__Source data__.

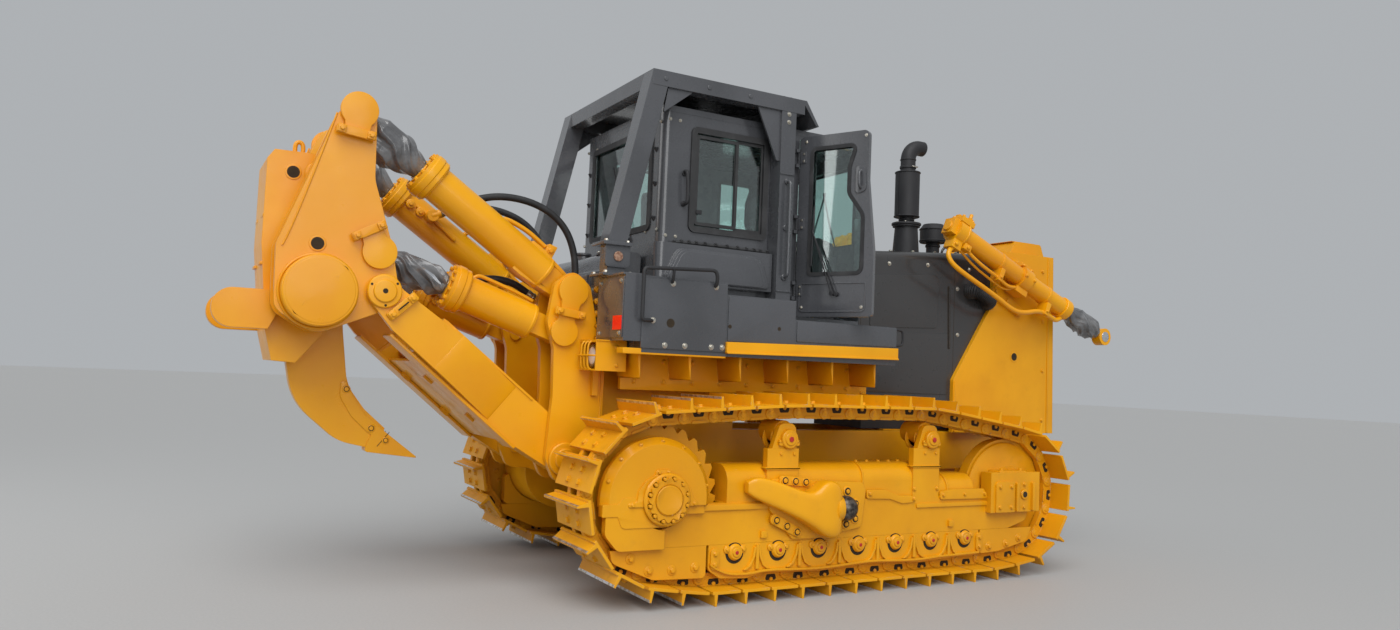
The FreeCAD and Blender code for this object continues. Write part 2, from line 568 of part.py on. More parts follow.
slot_step = (s.guard_top_z - guard_low_z - 2 * s.guard_frame) / s.grille_slots
slots = [block(("guard_front_top - guard_frame", "guard_front_top"),
               ("-guard_half + guard_frame + 60", "guard_half - guard_frame - 60"),
               (f"rail_top + seat_gap + guard_frame + {k * slot_step + 30}",
                f"rail_top + seat_gap + guard_frame + {k * slot_step + slot_step - 30}"))
         for k in range(int(s.grille_slots))]
grille_plate = block(("guard_front_top - 80", "guard_front_top - 80 + grille_thick"),
                     ("-guard_half + guard_frame + 0.3", "guard_half - guard_frame - 0.3"),
                     ("rail_top + seat_gap + guard_frame + 0.3", "guard_top_z - guard_frame - 0.3"))
node("radiator_grille", cut(grille_plate, *slots))


def turned(x, y, profile):
    """A round piece on an upright axis from (radius, height) points."""
    points = [V(x + radius, y, z) for radius, z in profile]
    face = Part.Face(Part.makePolygon(points + [points[0]]))
    return face.revolve(V(x, y, 0), V(0, 0, 1), 360)


stack_low = s.hood_rear_top - 40
under_hood = hood_outer.translated(V(0, 0, s.seat_gap))
stack = turned(s.stack_x, s.stack_y, [
    (0, stack_low), (s.stack_base_radius, stack_low), (s.stack_neck_radius + 38, s.stack_cone_top - 30),
    (s.stack_neck_radius + 58, s.stack_cone_top - 30), (s.stack_neck_radius + 58, s.stack_cone_top),
    (s.stack_neck_radius, s.stack_cone_top), (s.stack_neck_radius, s.canister_low),
    (s.canister_radius, s.canister_low), (s.canister_radius, s.canister_top),
    (s.pipe_radius, s.canister_top), (s.pipe_radius, s.elbow_z), (0, s.elbow_z)])
bend_low = V(s.stack_x, s.stack_y, s.elbow_z)
bend_top = V(s.stack_x + s.elbow_radius, s.stack_y, s.elbow_z + s.elbow_radius)
bend_mid = V(s.stack_x + s.elbow_radius * (1 - math.cos(math.pi / 4)), s.stack_y,
             s.elbow_z + s.elbow_radius * math.sin(math.pi / 4))
bend_path = Part.Wire([Part.Arc(bend_low, bend_mid, bend_top).toShape(),
                       straight(bend_top, bend_top + V(45, 0, 0))])
bend_ring = Part.Wire([Part.makeCircle(s.pipe_radius, bend_low, V(0, 0, 1))])
elbow = bend_path.makePipeShell([bend_ring], True, True)
elbow_end = bend_top + V(45, 0, 0)
elbow = elbow.cut(Part.makeCylinder(s.pipe_radius - 5, 80, elbow_end + V(-70, 0, 0), V(1, 0, 0)))
node("exhaust_stack", made(stack.fuse(elbow).cut(under_hood)))
node("pre_cleaner", made(turned(s.cleaner_x, s.cleaner_y, [
    (0, stack_low), (s.cleaner_neck, stack_low), (s.cleaner_neck, s.cleaner_low),
    (s.cleaner_radius, s.cleaner_low), (s.cleaner_radius, s.cleaner_top - 40),
    (s.cleaner_radius - 30, s.cleaner_top), (0, s.cleaner_top)]).cut(under_hood)))

# Fenders with their boxes, rear tank, lamp boxes and hand rails

fender_shape = [(s.fender_rear, s.fender_low + 70), (s.fender_step, s.fender_low + 70),
                (s.fender_step, s.fender_low), (s.fender_front, s.fender_low),
                (s.fender_front, s.fender_deck_top), (s.fender_mid_front, s.fender_deck_top),
                (s.fender_mid_front, s.fender_mid_top), (s.fender_box_front, s.fender_mid_top),
                (s.fender_box_front, s.fender_box_top), (s.fender_rear, s.fender_box_top)]
fender_right = pad("Y", fender_shape, "-fender_outer", "-platform_half - seat_gap")
node("fender_right", fender_right)
node("fender_left", mirrored(fender_right))
tank_low = s.case_top + s.seat_gap
tank_shape = [(s.tank_rear, tank_low), (s.tank_front, tank_low), (s.tank_front, s.tank_top, 40),
              (s.tank_rear + 140, s.tank_top, 60), (s.tank_rear, s.tank_top - 160, 60)]
node("rear_tank", pad("Y", tank_shape, "-tank_half", "tank_half"))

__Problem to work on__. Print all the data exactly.

__Response to the task__.
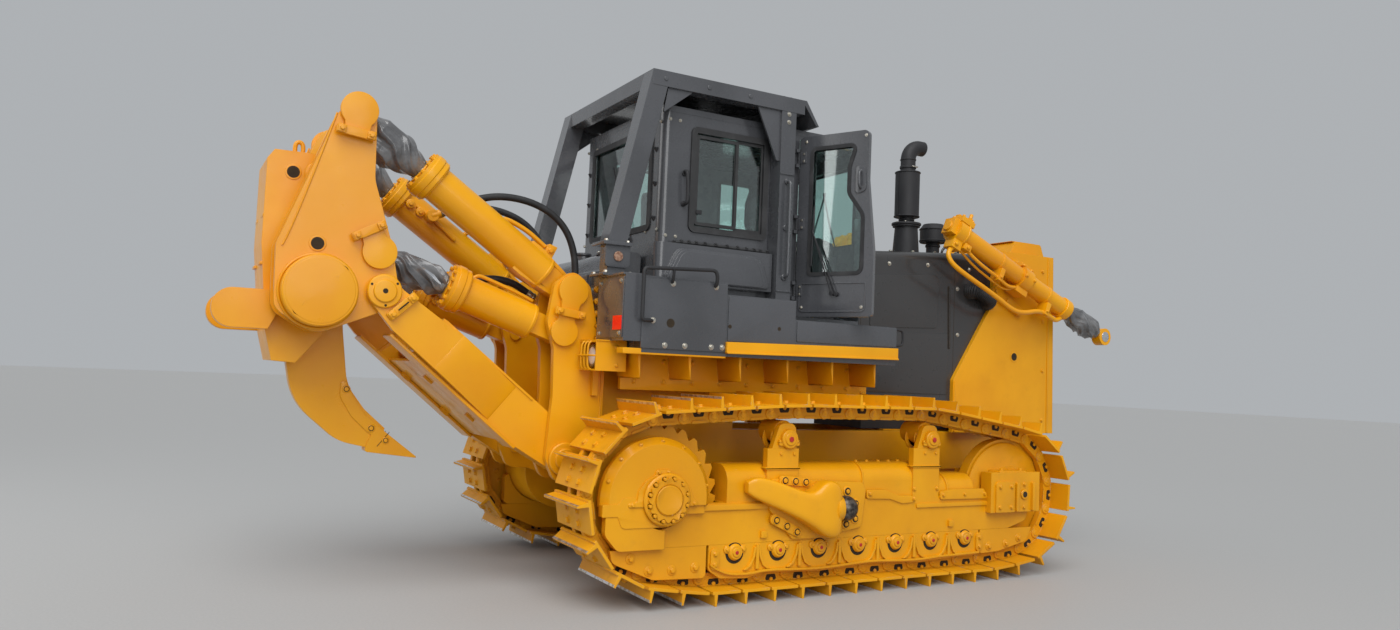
The FreeCAD and Blender code for this object continues. Write part 2, from line 568 of part.py on. More parts follow.
slot_step = (s.guard_top_z - guard_low_z - 2 * s.guard_frame) / s.grille_slots
slots = [block(("guard_front_top - guard_frame", "guard_front_top"),
               ("-guard_half + guard_frame + 60", "guard_half - guard_frame - 60"),
               (f"rail_top + seat_gap + guard_frame + {k * slot_step + 30}",
                f"rail_top + seat_gap + guard_frame + {k * slot_step + slot_step - 30}"))
         for k in range(int(s.grille_slots))]
grille_plate = block(("guard_front_top - 80", "guard_front_top - 80 + grille_thick"),
                     ("-guard_half + guard_frame + 0.3", "guard_half - guard_frame - 0.3"),
                     ("rail_top + seat_gap + guard_frame + 0.3", "guard_top_z - guard_frame - 0.3"))
node("radiator_grille", cut(grille_plate, *slots))


def turned(x, y, profile):
    """A round piece on an upright axis from (radius, height) points."""
    points = [V(x + radius, y, z) for radius, z in profile]
    face = Part.Face(Part.makePolygon(points + [points[0]]))
    return face.revolve(V(x, y, 0), V(0, 0, 1), 360)


stack_low = s.hood_rear_top - 40
under_hood = hood_outer.translated(V(0, 0, s.seat_gap))
stack = turned(s.stack_x, s.stack_y, [
    (0, stack_low), (s.stack_base_radius, stack_low), (s.stack_neck_radius + 38, s.stack_cone_top - 30),
    (s.stack_neck_radius + 58, s.stack_cone_top - 30), (s.stack_neck_radius + 58, s.stack_cone_top),
    (s.stack_neck_radius, s.stack_cone_top), (s.stack_neck_radius, s.canister_low),
    (s.canister_radius, s.canister_low), (s.canister_radius, s.canister_top),
    (s.pipe_radius, s.canister_top), (s.pipe_radius, s.elbow_z), (0, s.elbow_z)])
bend_low = V(s.stack_x, s.stack_y, s.elbow_z)
bend_top = V(s.stack_x + s.elbow_radius, s.stack_y, s.elbow_z + s.elbow_radius)
bend_mid = V(s.stack_x + s.elbow_radius * (1 - math.cos(math.pi / 4)), s.stack_y,
             s.elbow_z + s.elbow_radius * math.sin(math.pi / 4))
bend_path = Part.Wire([Part.Arc(bend_low, bend_mid, bend_top).toShape(),
                       straight(bend_top, bend_top + V(45, 0, 0))])
bend_ring = Part.Wire([Part.makeCircle(s.pipe_radius, bend_low, V(0, 0, 1))])
elbow = bend_path.makePipeShell([bend_ring], True, True)
elbow_end = bend_top + V(45, 0, 0)
elbow = elbow.cut(Part.makeCylinder(s.pipe_radius - 5, 80, elbow_end + V(-70, 0, 0), V(1, 0, 0)))
node("exhaust_stack", made(stack.fuse(elbow).cut(under_hood)))
node("pre_cleaner", made(turned(s.cleaner_x, s.cleaner_y, [
    (0, stack_low), (s.cleaner_neck, stack_low), (s.cleaner_neck, s.cleaner_low),
    (s.cleaner_radius, s.cleaner_low), (s.cleaner_radius, s.cleaner_top - 40),
    (s.cleaner_radius - 30, s.cleaner_top), (0, s.cleaner_top)]).cut(under_hood)))

# Fenders with their boxes, rear tank, lamp boxes and hand rails

fender_shape = [(s.fender_rear, s.fender_low + 70), (s.fender_step, s.fender_low + 70),
                (s.fender_step, s.fender_low), (s.fender_front, s.fender_low),
                (s.fender_front, s.fender_deck_top), (s.fender_mid_front, s.fender_deck_top),
                (s.fender_mid_front, s.fender_mid_top), (s.fender_box_front, s.fender_mid_top),
                (s.fender_box_front, s.fender_box_top), (s.fender_rear, s.fender_box_top)]
fender_right = pad("Y", fender_shape, "-fender_outer", "-platform_half - seat_gap")
node("fender_right", fender_right)
node("fender_left", mirrored(fender_right))
tank_low = s.case_top + s.seat_gap
tank_shape = [(s.tank_rear, tank_low), (s.tank_front, tank_low), (s.tank_front, s.tank_top, 40),
              (s.tank_rear + 140, s.tank_top, 60), (s.tank_rear, s.tank_top - 160, 60)]
node("rear_tank", pad("Y", tank_shape, "-tank_half", "tank_half"))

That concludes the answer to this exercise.